### WHAT TO PRODUCE
Write out exactly the lines of the entries below from the one holding "case_shell();" to the one holding "for node in", inclusive, and leave out all other lines.

### DATASET RECORDS

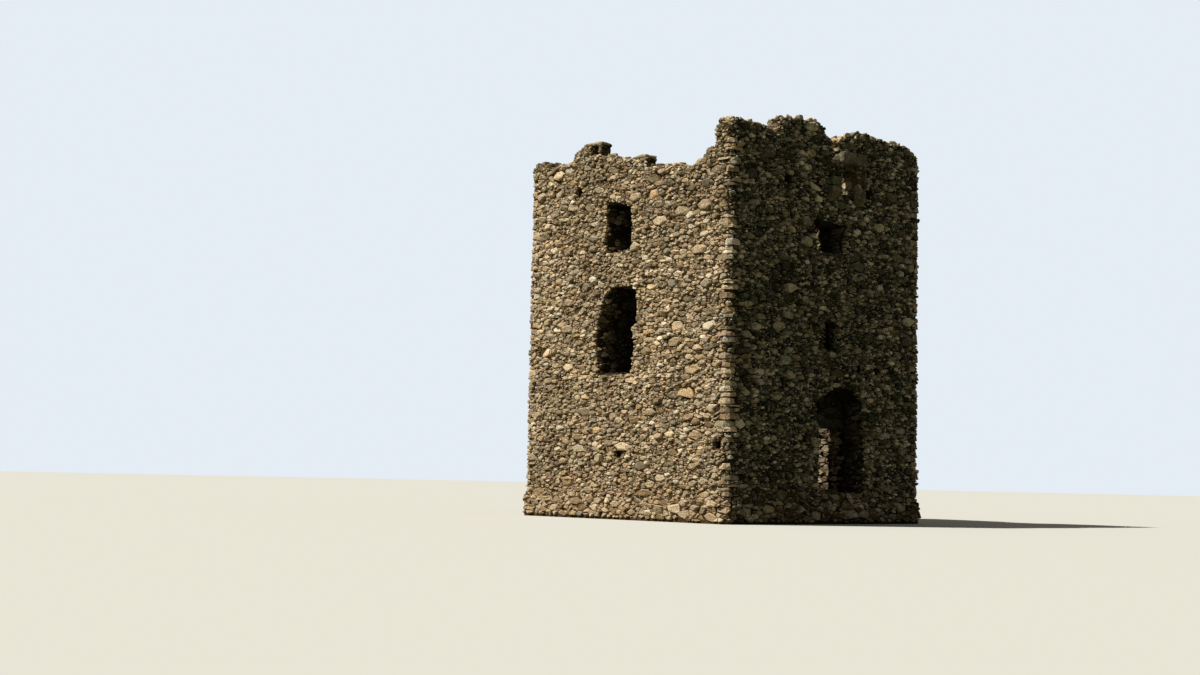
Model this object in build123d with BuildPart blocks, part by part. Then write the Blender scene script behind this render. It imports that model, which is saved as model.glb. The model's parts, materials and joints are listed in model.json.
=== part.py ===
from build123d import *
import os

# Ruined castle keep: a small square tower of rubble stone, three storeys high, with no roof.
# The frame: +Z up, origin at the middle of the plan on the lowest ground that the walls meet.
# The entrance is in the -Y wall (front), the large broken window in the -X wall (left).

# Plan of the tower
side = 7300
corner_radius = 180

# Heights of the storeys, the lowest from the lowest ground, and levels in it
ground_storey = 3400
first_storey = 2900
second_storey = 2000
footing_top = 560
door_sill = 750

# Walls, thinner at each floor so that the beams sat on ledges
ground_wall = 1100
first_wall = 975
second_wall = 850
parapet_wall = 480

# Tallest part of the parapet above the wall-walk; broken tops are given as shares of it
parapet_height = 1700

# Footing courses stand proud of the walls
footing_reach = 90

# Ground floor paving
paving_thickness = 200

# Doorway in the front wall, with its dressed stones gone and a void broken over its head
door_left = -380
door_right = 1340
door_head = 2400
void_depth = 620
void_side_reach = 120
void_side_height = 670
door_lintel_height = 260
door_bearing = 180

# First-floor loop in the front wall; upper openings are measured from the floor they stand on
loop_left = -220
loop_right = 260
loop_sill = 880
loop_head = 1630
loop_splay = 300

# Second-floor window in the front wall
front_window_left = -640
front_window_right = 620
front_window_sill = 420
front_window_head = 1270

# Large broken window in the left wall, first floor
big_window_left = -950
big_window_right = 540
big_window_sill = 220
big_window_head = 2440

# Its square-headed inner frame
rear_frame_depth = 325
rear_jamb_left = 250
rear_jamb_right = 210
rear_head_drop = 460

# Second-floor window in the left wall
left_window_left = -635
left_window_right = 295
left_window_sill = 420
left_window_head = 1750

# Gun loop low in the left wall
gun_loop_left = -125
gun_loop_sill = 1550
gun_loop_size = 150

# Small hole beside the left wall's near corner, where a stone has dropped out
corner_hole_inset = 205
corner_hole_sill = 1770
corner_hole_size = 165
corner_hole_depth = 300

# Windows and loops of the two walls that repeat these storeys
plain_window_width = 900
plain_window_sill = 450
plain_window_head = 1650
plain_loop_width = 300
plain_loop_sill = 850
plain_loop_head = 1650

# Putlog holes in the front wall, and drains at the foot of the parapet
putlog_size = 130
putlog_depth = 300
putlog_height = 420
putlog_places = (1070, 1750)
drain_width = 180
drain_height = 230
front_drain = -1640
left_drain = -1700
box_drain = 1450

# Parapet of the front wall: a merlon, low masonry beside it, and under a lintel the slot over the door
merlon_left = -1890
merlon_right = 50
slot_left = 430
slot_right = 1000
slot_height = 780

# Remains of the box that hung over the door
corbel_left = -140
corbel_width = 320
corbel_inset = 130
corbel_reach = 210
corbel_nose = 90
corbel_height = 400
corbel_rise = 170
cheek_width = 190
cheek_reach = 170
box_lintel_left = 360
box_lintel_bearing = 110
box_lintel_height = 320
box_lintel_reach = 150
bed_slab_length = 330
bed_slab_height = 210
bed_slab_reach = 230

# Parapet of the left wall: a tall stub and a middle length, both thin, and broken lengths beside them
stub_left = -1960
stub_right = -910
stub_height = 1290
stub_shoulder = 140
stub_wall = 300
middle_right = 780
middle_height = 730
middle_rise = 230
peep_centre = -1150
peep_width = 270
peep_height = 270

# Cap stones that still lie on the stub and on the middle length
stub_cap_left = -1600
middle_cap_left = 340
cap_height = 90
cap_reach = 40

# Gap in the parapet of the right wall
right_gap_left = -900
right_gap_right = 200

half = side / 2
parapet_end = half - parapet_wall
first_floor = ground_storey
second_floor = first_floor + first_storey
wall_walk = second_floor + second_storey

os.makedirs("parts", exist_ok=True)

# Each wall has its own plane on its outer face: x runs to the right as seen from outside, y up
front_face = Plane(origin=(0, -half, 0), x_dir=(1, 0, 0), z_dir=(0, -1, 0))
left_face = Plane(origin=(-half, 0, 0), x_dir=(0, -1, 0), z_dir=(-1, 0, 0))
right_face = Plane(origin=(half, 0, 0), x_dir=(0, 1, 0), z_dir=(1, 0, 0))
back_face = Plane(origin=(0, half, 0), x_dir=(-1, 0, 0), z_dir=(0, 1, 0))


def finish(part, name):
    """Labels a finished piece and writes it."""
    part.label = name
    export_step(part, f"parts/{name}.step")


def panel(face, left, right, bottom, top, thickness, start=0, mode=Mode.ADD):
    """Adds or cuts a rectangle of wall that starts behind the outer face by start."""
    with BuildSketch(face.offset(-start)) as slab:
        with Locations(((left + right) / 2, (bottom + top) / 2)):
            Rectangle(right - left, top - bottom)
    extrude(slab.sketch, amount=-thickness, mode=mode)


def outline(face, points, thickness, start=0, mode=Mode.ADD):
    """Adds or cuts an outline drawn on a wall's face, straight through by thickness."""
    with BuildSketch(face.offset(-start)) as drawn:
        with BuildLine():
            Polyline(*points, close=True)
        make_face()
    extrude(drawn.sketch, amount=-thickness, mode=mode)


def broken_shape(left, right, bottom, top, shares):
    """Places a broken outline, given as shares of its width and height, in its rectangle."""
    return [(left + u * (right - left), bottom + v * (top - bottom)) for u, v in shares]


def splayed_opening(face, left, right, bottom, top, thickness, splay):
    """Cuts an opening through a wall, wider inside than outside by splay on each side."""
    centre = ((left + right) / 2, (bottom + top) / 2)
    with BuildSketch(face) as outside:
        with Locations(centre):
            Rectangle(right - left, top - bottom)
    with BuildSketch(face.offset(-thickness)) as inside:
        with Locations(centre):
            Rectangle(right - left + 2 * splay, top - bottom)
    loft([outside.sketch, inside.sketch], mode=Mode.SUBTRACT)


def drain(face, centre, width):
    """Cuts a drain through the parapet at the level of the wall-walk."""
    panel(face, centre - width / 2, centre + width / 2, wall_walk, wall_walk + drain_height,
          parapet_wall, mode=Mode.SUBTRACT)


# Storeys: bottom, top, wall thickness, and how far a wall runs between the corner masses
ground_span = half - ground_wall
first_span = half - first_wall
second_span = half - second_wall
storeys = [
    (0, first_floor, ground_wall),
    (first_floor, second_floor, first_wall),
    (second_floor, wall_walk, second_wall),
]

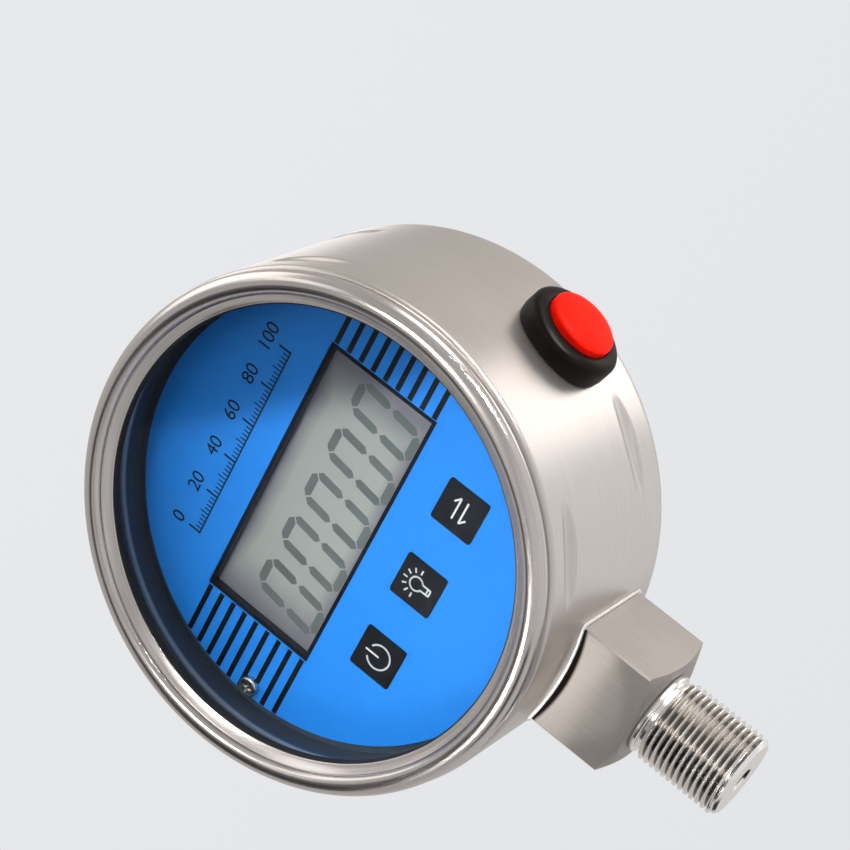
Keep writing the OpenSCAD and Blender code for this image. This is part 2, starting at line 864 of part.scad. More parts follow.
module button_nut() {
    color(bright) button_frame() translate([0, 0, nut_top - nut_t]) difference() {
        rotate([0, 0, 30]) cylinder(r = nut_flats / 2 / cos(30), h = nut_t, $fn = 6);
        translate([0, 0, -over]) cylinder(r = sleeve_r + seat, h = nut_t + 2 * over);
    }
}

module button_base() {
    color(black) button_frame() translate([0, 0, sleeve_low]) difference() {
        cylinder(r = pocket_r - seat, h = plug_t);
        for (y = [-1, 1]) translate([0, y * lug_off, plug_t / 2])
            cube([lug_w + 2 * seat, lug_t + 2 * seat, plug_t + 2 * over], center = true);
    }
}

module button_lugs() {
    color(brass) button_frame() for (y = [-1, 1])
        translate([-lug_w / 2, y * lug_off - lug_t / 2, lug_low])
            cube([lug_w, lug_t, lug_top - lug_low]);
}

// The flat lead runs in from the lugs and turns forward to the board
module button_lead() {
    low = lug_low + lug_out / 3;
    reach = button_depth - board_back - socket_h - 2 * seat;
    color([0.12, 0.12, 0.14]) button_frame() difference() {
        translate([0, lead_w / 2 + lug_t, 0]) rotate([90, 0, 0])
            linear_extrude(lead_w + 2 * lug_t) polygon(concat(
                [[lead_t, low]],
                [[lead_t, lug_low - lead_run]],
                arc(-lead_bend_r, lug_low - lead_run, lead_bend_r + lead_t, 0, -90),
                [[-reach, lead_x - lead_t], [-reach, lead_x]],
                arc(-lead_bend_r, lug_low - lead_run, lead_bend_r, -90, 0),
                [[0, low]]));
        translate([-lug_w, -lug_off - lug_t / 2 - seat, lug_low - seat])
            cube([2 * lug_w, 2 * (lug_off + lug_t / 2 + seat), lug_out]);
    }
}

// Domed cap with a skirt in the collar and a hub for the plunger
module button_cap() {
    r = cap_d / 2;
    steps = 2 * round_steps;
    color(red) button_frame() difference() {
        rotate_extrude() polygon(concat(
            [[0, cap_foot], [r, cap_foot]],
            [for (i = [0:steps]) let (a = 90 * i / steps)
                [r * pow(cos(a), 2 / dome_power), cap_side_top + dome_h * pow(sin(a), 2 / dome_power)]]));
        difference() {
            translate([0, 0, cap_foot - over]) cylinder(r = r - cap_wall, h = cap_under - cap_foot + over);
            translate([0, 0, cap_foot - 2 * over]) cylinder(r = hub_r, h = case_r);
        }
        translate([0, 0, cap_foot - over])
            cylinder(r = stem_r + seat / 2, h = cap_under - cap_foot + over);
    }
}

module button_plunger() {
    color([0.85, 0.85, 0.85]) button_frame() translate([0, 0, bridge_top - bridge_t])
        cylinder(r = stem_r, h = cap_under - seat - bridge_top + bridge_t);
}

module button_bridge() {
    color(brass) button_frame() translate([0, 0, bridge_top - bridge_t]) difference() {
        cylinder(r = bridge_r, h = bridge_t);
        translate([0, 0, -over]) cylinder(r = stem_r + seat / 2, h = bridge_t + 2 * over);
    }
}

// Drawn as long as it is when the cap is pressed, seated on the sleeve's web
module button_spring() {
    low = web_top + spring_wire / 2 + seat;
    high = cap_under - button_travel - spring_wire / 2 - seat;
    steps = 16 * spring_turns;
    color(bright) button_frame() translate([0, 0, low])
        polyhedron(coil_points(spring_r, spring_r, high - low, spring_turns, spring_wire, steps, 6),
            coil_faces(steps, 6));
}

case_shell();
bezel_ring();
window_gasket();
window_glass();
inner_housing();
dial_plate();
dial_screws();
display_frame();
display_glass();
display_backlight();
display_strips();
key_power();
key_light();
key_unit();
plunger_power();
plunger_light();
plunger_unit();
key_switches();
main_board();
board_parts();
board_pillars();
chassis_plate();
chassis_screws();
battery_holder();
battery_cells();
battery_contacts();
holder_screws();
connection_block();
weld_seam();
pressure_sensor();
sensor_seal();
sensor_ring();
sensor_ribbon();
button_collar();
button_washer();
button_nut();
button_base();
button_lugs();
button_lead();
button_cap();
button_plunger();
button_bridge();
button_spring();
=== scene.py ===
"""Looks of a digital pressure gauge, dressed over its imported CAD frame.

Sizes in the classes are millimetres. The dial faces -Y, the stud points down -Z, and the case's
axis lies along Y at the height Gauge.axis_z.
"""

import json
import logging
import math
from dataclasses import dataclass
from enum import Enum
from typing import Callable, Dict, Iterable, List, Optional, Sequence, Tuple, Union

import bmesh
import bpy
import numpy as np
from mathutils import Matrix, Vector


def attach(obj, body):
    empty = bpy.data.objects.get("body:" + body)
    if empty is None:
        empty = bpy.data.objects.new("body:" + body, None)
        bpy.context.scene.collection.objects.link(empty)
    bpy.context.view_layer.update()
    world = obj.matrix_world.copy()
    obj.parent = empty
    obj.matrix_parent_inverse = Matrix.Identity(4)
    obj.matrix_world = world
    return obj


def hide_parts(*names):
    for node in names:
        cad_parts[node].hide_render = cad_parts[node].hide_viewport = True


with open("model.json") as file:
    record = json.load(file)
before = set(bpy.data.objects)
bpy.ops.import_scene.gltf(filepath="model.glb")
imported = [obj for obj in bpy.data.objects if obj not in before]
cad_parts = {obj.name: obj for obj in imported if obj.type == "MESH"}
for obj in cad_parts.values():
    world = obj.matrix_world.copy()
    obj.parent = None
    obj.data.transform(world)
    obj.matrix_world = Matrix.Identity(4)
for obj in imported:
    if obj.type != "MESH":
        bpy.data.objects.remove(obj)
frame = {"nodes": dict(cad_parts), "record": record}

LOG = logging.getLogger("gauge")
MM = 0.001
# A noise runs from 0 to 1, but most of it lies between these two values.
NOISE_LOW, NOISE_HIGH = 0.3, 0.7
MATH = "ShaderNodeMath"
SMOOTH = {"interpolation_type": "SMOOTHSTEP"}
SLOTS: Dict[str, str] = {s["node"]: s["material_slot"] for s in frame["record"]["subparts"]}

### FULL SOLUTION
case_shell();
bezel_ring();
window_gasket();
window_glass();
inner_housing();
dial_plate();
dial_screws();
display_frame();
display_glass();
display_backlight();
display_strips();
key_power();
key_light();
key_unit();
plunger_power();
plunger_light();
plunger_unit();
key_switches();
main_board();
board_parts();
board_pillars();
chassis_plate();
chassis_screws();
battery_holder();
battery_cells();
battery_contacts();
holder_screws();
connection_block();
weld_seam();
pressure_sensor();
sensor_seal();
sensor_ring();
sensor_ribbon();
button_collar();
button_washer();
button_nut();
button_base();
button_lugs();
button_lead();
button_cap();
button_plunger();
button_bridge();
button_spring();
=== scene.py ===
"""Looks of a digital pressure gauge, dressed over its imported CAD frame.

Sizes in the classes are millimetres. The dial faces -Y, the stud points down -Z, and the case's
axis lies along Y at the height Gauge.axis_z.
"""

import json
import logging
import math
from dataclasses import dataclass
from enum import Enum
from typing import Callable, Dict, Iterable, List, Optional, Sequence, Tuple, Union

import bmesh
import bpy
import numpy as np
from mathutils import Matrix, Vector


def attach(obj, body):
    empty = bpy.data.objects.get("body:" + body)
    if empty is None:
        empty = bpy.data.objects.new("body:" + body, None)
        bpy.context.scene.collection.objects.link(empty)
    bpy.context.view_layer.update()
    world = obj.matrix_world.copy()
    obj.parent = empty
    obj.matrix_parent_inverse = Matrix.Identity(4)
    obj.matrix_world = world
    return obj


def hide_parts(*names):
    for node in names:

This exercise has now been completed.